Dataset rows
▽
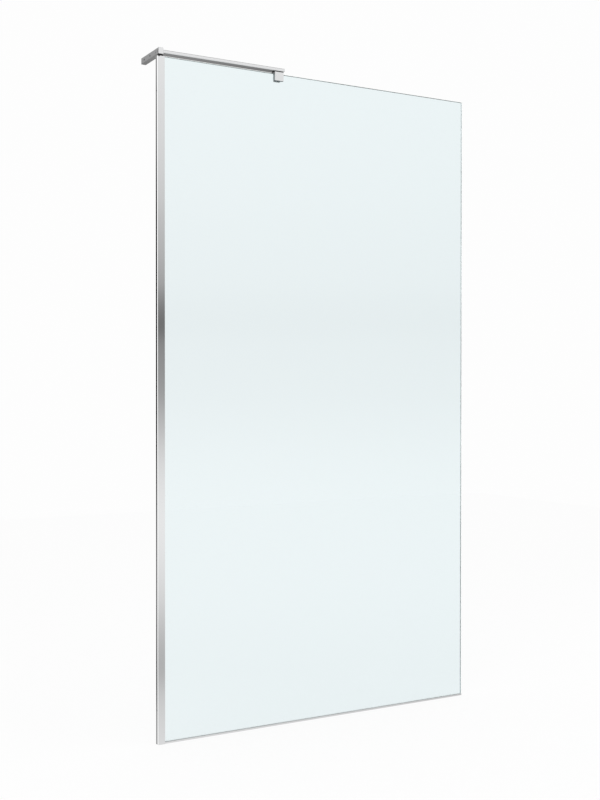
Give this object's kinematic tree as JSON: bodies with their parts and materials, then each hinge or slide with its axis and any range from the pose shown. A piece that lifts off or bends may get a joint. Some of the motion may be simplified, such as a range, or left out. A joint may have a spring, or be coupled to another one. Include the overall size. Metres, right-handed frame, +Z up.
{
  "type": "shower screen",
  "caption": "Fixed glass shower screen: the panel slides in a chrome wall channel for width adjustment, stands in a bottom rail and is braced by an L stabiliser with a glass clamp.",
  "frame": {"origin": "where the middle plane of the glass meets the wall, at floor level", "axes": "+X along the glass away from the wall, +Y from the front face of the glass towards the side where the stabiliser's leg runs, +Z up"},
  "size_m": [1.105, 0.134, 2.022],
  "materials": {
    "chrome": "polished",
    "satin_aluminium": "satin anodised",
    "steel": "stainless",
    "black_plastic": "moulded",
    "black_rubber": "moulded",
    "clear_vinyl": "translucent extruded",
    "grey_vinyl": "extruded",
    "white_nylon": "moulded",
    "glass": "clear toughened, polished edges"
  },
  "bodies": {
    "wall_side": {"wall_channel": "chrome", "channel_top_plug": "black_plastic", "channel_bottom_plug": "black_plastic", "lock_screws": "steel", "lock_screw_caps": "chrome", "leg_tube": "chrome", "leg_cap_near": "chrome", "leg_cap_far": "chrome", "leg_plugs": "chrome", "corner_block": "satin_aluminium", "corner_bolts": "steel", "arm_bar": "chrome", "clamp_spacer": "black_rubber", "clamp_bolts": "steel", "clamp_block": "chrome", "clamp_liner": "clear_vinyl", "clamp_pressure_plate": "steel", "clamp_grub_screws": "steel"},
    "panel": {"glass_panel": "glass", "glass_profile": "satin_aluminium", "gasket_front": "clear_vinyl", "gasket_rear": "clear_vinyl", "edge_blocks": "white_nylon", "bottom_rail": "chrome", "rail_gasket_front": "grey_vinyl", "rail_gasket_rear": "grey_vinyl", "setting_blocks": "white_nylon", "rail_end_cap": "chrome"}
  },
  "joints": [
    {"name": "panel_slide", "type": "slide", "parent": "wall_side", "child": "panel", "axis": [1, 0, 0], "range_m": [-0.002, 0.007]}
  ]
}
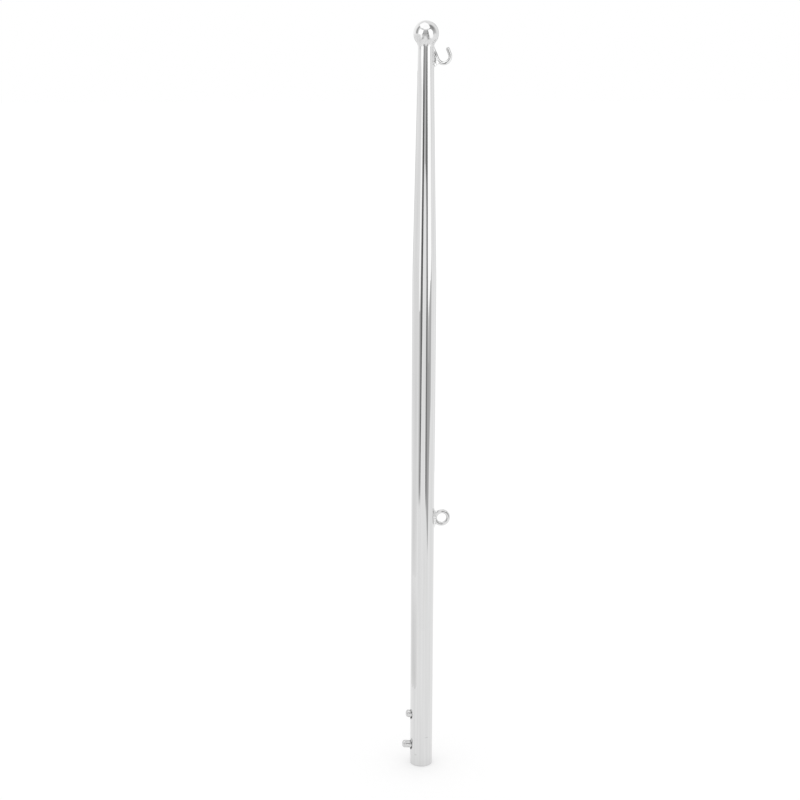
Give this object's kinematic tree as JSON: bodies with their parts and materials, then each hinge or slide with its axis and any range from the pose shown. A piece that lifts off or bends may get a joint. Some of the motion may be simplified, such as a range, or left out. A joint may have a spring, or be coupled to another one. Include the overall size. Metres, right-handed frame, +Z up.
{
  "type": "plug-in boat flagpole",
  "caption": "Tapered polished stainless flagpole for a boat: ball top, open flag hook near the top, closed halyard eye lower down and spring buttons at the plug-in end",
  "frame": {"origin": "centre of the open lower end of the tube", "axes": "+Z up the pole, +X towards the flag hook and the halyard eye, -X towards the spring buttons"},
  "size_m": [0.0522, 0.026, 0.8182],
  "materials": {
    "polished_steel": "mirror polished",
    "weld_metal": "buffed weld",
    "spring_steel": "cold-rolled satin"
  },
  "bodies": {
    "pole": {"pole_tube": "polished_steel", "ball_finial": "polished_steel", "finial_weld": "weld_metal", "hook": "polished_steel", "hook_weld": "weld_metal", "halyard_eye": "polished_steel", "eye_weld": "weld_metal", "spring_fixed_leg": "spring_steel"},
    "button_latch": {"spring_moving_leg": "spring_steel", "upper_button": "polished_steel", "lower_button": "polished_steel"}
  },
  "joints": [
    {"name": "button_press", "type": "hinge", "parent": "pole", "child": "button_latch", "pos_m": [0.0032, 0, 0.111], "axis": [0, -1, 0], "range_deg": [0, 6.4], "stiffness_Nm_per_rad": 3, "springref_deg": -6.88}
  ]
}
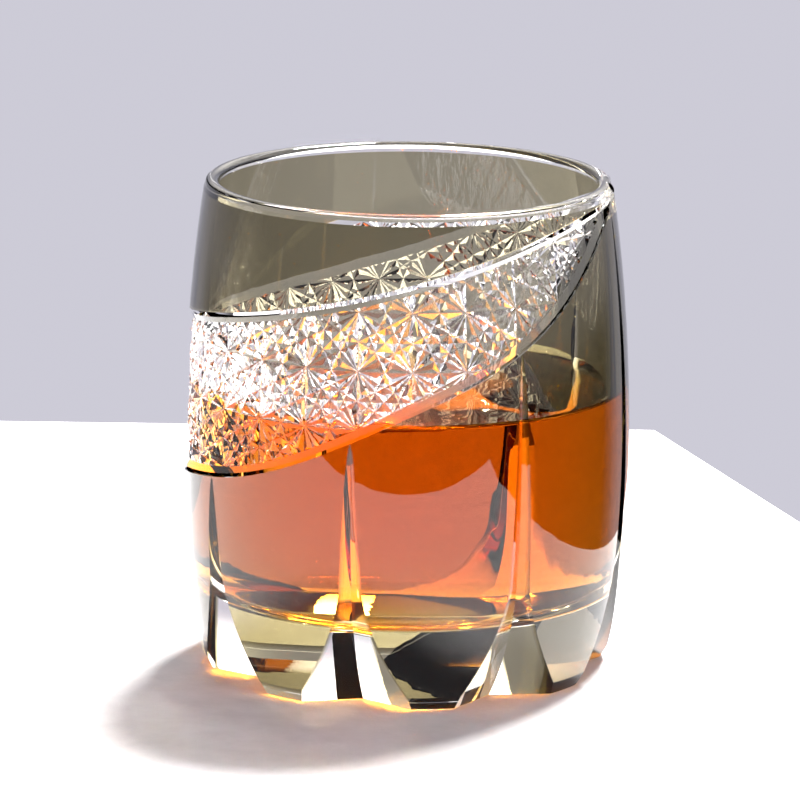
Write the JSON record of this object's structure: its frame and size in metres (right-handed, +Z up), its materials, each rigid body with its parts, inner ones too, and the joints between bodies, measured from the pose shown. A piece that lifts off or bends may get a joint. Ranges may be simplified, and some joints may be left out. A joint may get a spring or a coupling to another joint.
{
  "type": "whiskey tumbler",
  "caption": "Barrel-shaped rock glass in thick cut crystal with a ground smoke skin, a slanting band of cut stars and needle cuts flaring to petals at the foot, holding whiskey",
  "frame": {"origin": "centre of the base, on the surface that the tumbler stands on", "axes": "+Z up along the glass's axis; -Y is the front, where the cut band climbs from left to right"},
  "size_m": [0.0859, 0.086, 0.095],
  "materials": {
    "clear_crystal": "polished clear crystal",
    "smoke_glass": "polished smoke-coloured glass skin",
    "whiskey": "clear amber liquid"
  },
  "bodies": {
    "root": {"crystal_body": "clear_crystal", "smoke_overlay_upper": "smoke_glass", "smoke_petal_1": "smoke_glass", "smoke_petal_2": "smoke_glass", "smoke_petal_3": "smoke_glass", "smoke_petal_4": "smoke_glass", "smoke_petal_5": "smoke_glass", "smoke_petal_6": "smoke_glass", "smoke_petal_7": "smoke_glass", "smoke_petal_8": "smoke_glass", "whiskey": "whiskey"}
  },
  "joints": []
}
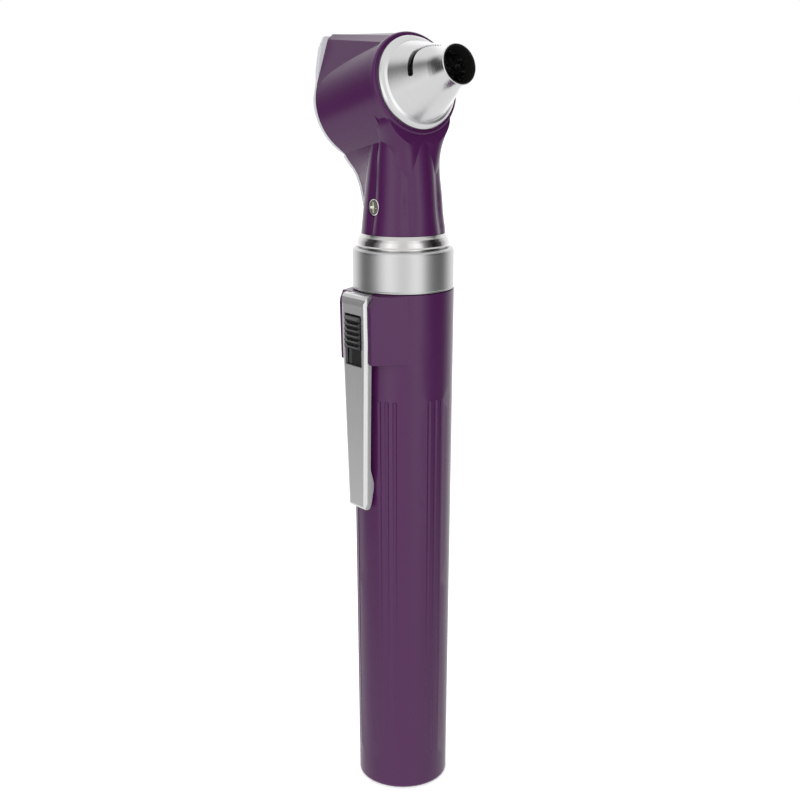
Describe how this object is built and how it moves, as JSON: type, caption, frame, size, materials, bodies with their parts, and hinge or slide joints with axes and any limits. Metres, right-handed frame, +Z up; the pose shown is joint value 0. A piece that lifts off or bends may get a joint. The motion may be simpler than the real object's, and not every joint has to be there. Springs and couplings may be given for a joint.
{
  "type": "otoscope",
  "caption": "Pocket otoscope: tapered plastic battery handle with slide switch in a metal pocket clip, satin collar, and angled head with metal ear cone and rear magnifier",
  "frame": {"origin": "centre of the flat foot of the handle", "axes": "+Z up the handle to the head, -Y the way the cone points, -X the side of the clip and switch"},
  "size_m": [0.0247, 0.0397, 0.1623],
  "materials": {
    "handle_body": "satin moulded",
    "collar": "satin",
    "clip": "satin",
    "switch_slider": "moulded",
    "switch_contact": "plain",
    "contact_strip": "plain",
    "spring_plate": "plated",
    "battery_spring": "plated",
    "battery_lower": "printed sleeve left plain",
    "battery_upper": "printed sleeve left plain",
    "head_base": "polished",
    "head_housing": "satin moulded",
    "neck_screws": "plated",
    "specula_cone": "fine turned",
    "cone_liner": "black",
    "lamp_socket": "black",
    "lamp_base": "plated",
    "lamp_bulb": "clear",
    "light_guide": "clear acrylic",
    "pin_bushing": "insulating",
    "contact_pin": "plated",
    "contact_spring": "plated",
    "rear_plate": "pale silver",
    "lens_frame": "pale grey",
    "magnifier_lens": "polished",
    "lens_pivot": "plated",
    "lens_washer": "plated"
  },
  "bodies": {
    "handle": {"handle_body": "handle_body", "collar": "collar", "spring_plate": "spring_plate", "battery_spring": "battery_spring", "battery_lower": "battery_lower", "battery_upper": "battery_upper", "contact_strip": "contact_strip"},
    "clip": {"clip": "clip"},
    "switch": {"switch_slider": "switch_slider", "switch_contact": "switch_contact"},
    "carriage": {"pin_bushing": "pin_bushing"},
    "head": {"head_base": "head_base", "head_housing": "head_housing", "neck_screws": "neck_screws", "specula_cone": "specula_cone", "cone_liner": "cone_liner", "lamp_socket": "lamp_socket", "lamp_base": "lamp_base", "lamp_bulb": "lamp_bulb", "light_guide": "light_guide", "rear_plate": "rear_plate", "lens_pivot": "lens_pivot", "lens_washer": "lens_washer"},
    "centre_pin": {"contact_pin": "contact_pin", "contact_spring": "contact_spring"},
    "lens": {"lens_frame": "lens_frame", "magnifier_lens": "magnifier_lens"}
  },
  "joints": [
    {"name": "clip_flex", "type": "hinge", "parent": "handle", "child": "clip", "pos_m": [-0.0099, 0, 0.11015], "axis": [0, 1, 0], "range_deg": [0, 4], "stiffness_Nm_per_rad": 1.2, "springref_deg": -1.72},
    {"name": "switch_slide", "type": "slide", "parent": "handle", "child": "switch", "axis": [0, 0, -1], "range_m": [0, 0.0032]},
    {"name": "head_rise", "type": "slide", "parent": "handle", "child": "carriage", "axis": [0, 0, 1], "range_m": [0, 0.0075]},
    {"name": "head_unscrew", "type": "hinge", "parent": "carriage", "child": "head", "pos_m": [0, 0, 0.1165], "axis": [0, 0, 1], "range_deg": [0, 2160]},
    {"name": "pin_press", "type": "slide", "parent": "carriage", "child": "centre_pin", "axis": [0, 0, 1], "range_m": [0, 0.0008], "stiffness_N_per_m": 300, "springref_m": -0.001, "deforming": ["contact_spring"]},
    {"name": "lens_swivel", "type": "hinge", "parent": "head", "child": "lens", "pos_m": [0, 0.01384, 0.13636], "axis": [0, 0.9636, -0.2672], "range_deg": [-100, 100]}
  ],
  "couplings": [
    {"joint": "head_rise", "follows": "head_unscrew", "m_per_rad": 0.00019894}
  ]
}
△
## Exercise directions
Identify the lines of the data that contain the word "right". Copy each of them.

## Expected answer
Give this object's kinematic tree as JSON: bodies with their parts and materials, then each hinge or slide with its axis and any range from the pose shown. A piece that lifts off or bends may get a joint. Some of the motion may be simplified, such as a range, or left out. A joint may have a spring, or be coupled to another one. Include the overall size. Metres, right-handed frame, +Z up.
Give this object's kinematic tree as JSON: bodies with their parts and materials, then each hinge or slide with its axis and any range from the pose shown. A piece that lifts off or bends may get a joint. Some of the motion may be simplified, such as a range, or left out. A joint may have a spring, or be coupled to another one. Include the overall size. Metres, right-handed frame, +Z up.
Write the JSON record of this object's structure: its frame and size in metres (right-handed, +Z up), its materials, each rigid body with its parts, inner ones too, and the joints between bodies, measured from the pose shown. A piece that lifts off or bends may get a joint. Ranges may be simplified, and some joints may be left out. A joint may get a spring or a coupling to another joint.
  "frame": {"origin": "centre of the base, on the surface that the tumbler stands on", "axes": "+Z up along the glass's axis; -Y is the front, where the cut band climbs from left to right"},
Describe how this object is built and how it moves, as JSON: type, caption, frame, size, materials, bodies with their parts, and hinge or slide joints with axes and any limits. Metres, right-handed frame, +Z up; the pose shown is joint value 0. A piece that lifts off or bends may get a joint. The motion may be simpler than the real object's, and not every joint has to be there. Springs and couplings may be given for a joint.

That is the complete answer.